Es war aber kein Zufall, dass die NS-Bücherverbrennung auf dem Regensburger Neupfarrplatz stattfand – jenem Ort, dessen Geschichte die in der Domstadt aktiven Nationalsozialisten vehement zu verändern versuchten. Der Neupfarrplatz zählt nicht zu den „gewachsenen“ Plätze, sondern war 1519 durch einen gewaltsamen Eingriff in die Bausubstanz der Stadt bei einem Pogrom entstanden. Das damals dort gelegene jüdische Viertel, bis zu diesem Jahr Heimat einer der ältesten und bedeutendsten jüdischen Gemeinden Süddeutschlands, war dabei zerstört worden.

Heinrich Heines unheilvolle Prophezeiung aus dem Jahr 1823 sollte sich mehr als ein Jahrhundert später auf furchtbare Weise erfüllen. Zuerst brannten die Bücher, dann die Menschen. 1933 waren es „nur“ Bücher gewesen, die auf den Scheiterhaufen kamen – nicht einmal ein Jahrzehnt später waren es in den Krematorien der Vernichtungslager tatsächlich Menschen, die verbrannt wurden.

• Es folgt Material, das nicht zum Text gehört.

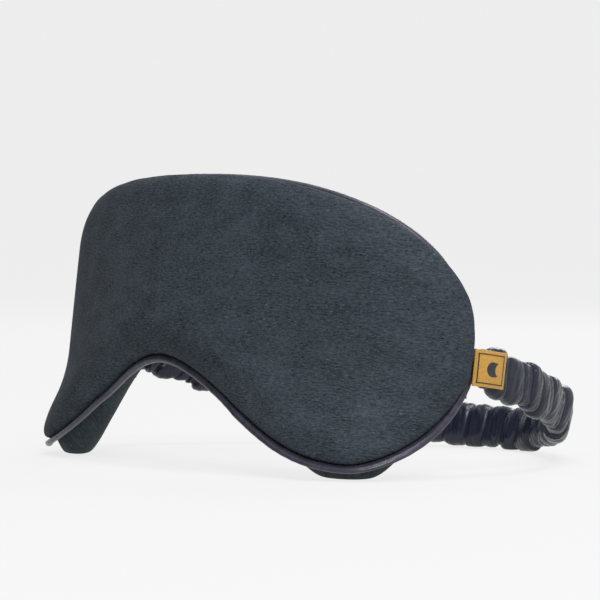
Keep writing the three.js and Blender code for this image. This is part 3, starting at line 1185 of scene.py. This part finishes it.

Auch sudetendeutsche Autoren betroffen

Der „öffentlichen Verbrennung von Schund- und Schmutzliteratur” fielen die Werke von Carl Zuckmayer, Heinrich und Thomas Mann, Berthold Brecht, Alfred Döblin und Kurt Tucholsky zum Opfer. Eine ganze Literatengeneration wurde mit Berufsverbot belegt und zur Flucht aus Deutschland gezwungen. „Neben den Mitgliedern des Prager Kreises wie Franz Kafka und Franz Werfel, deren Bücher von den Nazis als Aktion „gegen den undeutschen Geist“ verbrannt wurden, waren auch der sudetendeutsche Sozialdemokraten Josef Hofbauer und anderer sudetendeutscher Autoren betroffen. Die Ernst und Gisela Paul-Stiftung wird in den kommenden Wochen die von der Bücherverbrennung betroffenen sudetendeutschen Autoren recherchieren und veröffentlichen. „In den kommenden Jahren werden einzelne Werke neu aufgelegt bzw. einer breiteren Öffentlichkeit bekannt gemacht“, so der wegweisende Beschluss des Sitzungsvorstandes. „Es war ein Angriff auf die geistige Freiheit. Die Freiheit des Denkens und der Toleranz passte nicht in das nationalsozialistische Weltbild”, so die Vorstandsvorsitzenden der Ernst und Gisela Paul-Stiftung, Hans Tomani und Rainer Pasta.